◆ DATA SECTION:

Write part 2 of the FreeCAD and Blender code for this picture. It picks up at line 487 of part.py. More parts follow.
* * *
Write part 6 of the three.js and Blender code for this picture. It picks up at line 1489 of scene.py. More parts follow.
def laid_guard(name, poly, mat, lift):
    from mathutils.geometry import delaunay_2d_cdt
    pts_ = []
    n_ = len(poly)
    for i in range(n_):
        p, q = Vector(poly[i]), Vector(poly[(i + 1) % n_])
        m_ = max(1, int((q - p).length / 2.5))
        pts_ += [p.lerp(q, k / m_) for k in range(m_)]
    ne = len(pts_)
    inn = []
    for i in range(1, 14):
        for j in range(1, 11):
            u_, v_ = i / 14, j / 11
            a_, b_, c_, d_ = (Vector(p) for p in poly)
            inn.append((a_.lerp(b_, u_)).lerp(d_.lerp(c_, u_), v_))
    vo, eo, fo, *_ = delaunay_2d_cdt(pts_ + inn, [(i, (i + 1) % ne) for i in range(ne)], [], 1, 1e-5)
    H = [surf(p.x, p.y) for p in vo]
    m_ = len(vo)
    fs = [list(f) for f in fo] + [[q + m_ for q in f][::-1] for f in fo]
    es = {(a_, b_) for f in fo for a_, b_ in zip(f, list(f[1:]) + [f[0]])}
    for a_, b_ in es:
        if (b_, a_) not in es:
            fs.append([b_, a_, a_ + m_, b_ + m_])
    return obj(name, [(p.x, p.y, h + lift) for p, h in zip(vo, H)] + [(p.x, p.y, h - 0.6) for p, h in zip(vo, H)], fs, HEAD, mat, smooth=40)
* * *
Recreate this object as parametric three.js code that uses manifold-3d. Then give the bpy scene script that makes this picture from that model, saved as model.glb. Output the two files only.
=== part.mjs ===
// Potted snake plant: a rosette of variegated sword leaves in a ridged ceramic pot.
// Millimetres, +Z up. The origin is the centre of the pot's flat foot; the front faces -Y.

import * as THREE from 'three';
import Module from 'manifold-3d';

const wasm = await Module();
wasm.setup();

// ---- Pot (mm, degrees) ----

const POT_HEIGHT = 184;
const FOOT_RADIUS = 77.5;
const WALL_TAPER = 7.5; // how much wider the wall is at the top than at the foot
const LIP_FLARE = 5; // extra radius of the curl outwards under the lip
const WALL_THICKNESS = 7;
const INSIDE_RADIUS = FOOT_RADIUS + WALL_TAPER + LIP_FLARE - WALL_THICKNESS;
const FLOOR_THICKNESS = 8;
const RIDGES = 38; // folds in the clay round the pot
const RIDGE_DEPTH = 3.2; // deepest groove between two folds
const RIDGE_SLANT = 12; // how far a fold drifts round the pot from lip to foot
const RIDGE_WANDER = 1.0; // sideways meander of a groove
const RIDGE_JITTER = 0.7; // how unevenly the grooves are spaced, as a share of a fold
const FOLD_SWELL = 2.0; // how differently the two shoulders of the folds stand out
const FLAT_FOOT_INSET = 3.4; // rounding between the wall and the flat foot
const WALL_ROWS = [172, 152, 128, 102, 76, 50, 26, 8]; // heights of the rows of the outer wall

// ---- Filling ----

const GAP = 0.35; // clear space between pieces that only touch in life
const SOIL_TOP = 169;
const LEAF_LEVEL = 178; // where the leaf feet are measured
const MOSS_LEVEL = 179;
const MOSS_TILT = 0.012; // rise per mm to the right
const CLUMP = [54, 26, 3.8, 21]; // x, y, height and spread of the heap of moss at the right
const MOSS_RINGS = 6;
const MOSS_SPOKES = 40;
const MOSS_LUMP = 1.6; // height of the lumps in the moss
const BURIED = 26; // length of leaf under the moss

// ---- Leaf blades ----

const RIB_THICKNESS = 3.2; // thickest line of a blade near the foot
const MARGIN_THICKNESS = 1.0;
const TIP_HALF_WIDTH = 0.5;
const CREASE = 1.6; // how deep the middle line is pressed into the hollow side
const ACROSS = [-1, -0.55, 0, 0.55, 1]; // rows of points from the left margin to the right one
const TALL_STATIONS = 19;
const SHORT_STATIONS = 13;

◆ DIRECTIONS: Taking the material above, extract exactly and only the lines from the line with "Recreate this object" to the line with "const BURIED = 26;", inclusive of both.

◆ WORKED SOLUTION:
Recreate this object as parametric three.js code that uses manifold-3d. Then give the bpy scene script that makes this picture from that model, saved as model.glb. Output the two files only.
=== part.mjs ===
// Potted snake plant: a rosette of variegated sword leaves in a ridged ceramic pot.
// Millimetres, +Z up. The origin is the centre of the pot's flat foot; the front faces -Y.

import * as THREE from 'three';
import Module from 'manifold-3d';

const wasm = await Module();
wasm.setup();

// ---- Pot (mm, degrees) ----

const POT_HEIGHT = 184;
const FOOT_RADIUS = 77.5;
const WALL_TAPER = 7.5; // how much wider the wall is at the top than at the foot
const LIP_FLARE = 5; // extra radius of the curl outwards under the lip
const WALL_THICKNESS = 7;
const INSIDE_RADIUS = FOOT_RADIUS + WALL_TAPER + LIP_FLARE - WALL_THICKNESS;
const FLOOR_THICKNESS = 8;
const RIDGES = 38; // folds in the clay round the pot
const RIDGE_DEPTH = 3.2; // deepest groove between two folds
const RIDGE_SLANT = 12; // how far a fold drifts round the pot from lip to foot
const RIDGE_WANDER = 1.0; // sideways meander of a groove
const RIDGE_JITTER = 0.7; // how unevenly the grooves are spaced, as a share of a fold
const FOLD_SWELL = 2.0; // how differently the two shoulders of the folds stand out
const FLAT_FOOT_INSET = 3.4; // rounding between the wall and the flat foot
const WALL_ROWS = [172, 152, 128, 102, 76, 50, 26, 8]; // heights of the rows of the outer wall

// ---- Filling ----

const GAP = 0.35; // clear space between pieces that only touch in life
const SOIL_TOP = 169;
const LEAF_LEVEL = 178; // where the leaf feet are measured
const MOSS_LEVEL = 179;
const MOSS_TILT = 0.012; // rise per mm to the right
const CLUMP = [54, 26, 3.8, 21]; // x, y, height and spread of the heap of moss at the right
const MOSS_RINGS = 6;
const MOSS_SPOKES = 40;
const MOSS_LUMP = 1.6; // height of the lumps in the moss
const BURIED = 26; // length of leaf under the moss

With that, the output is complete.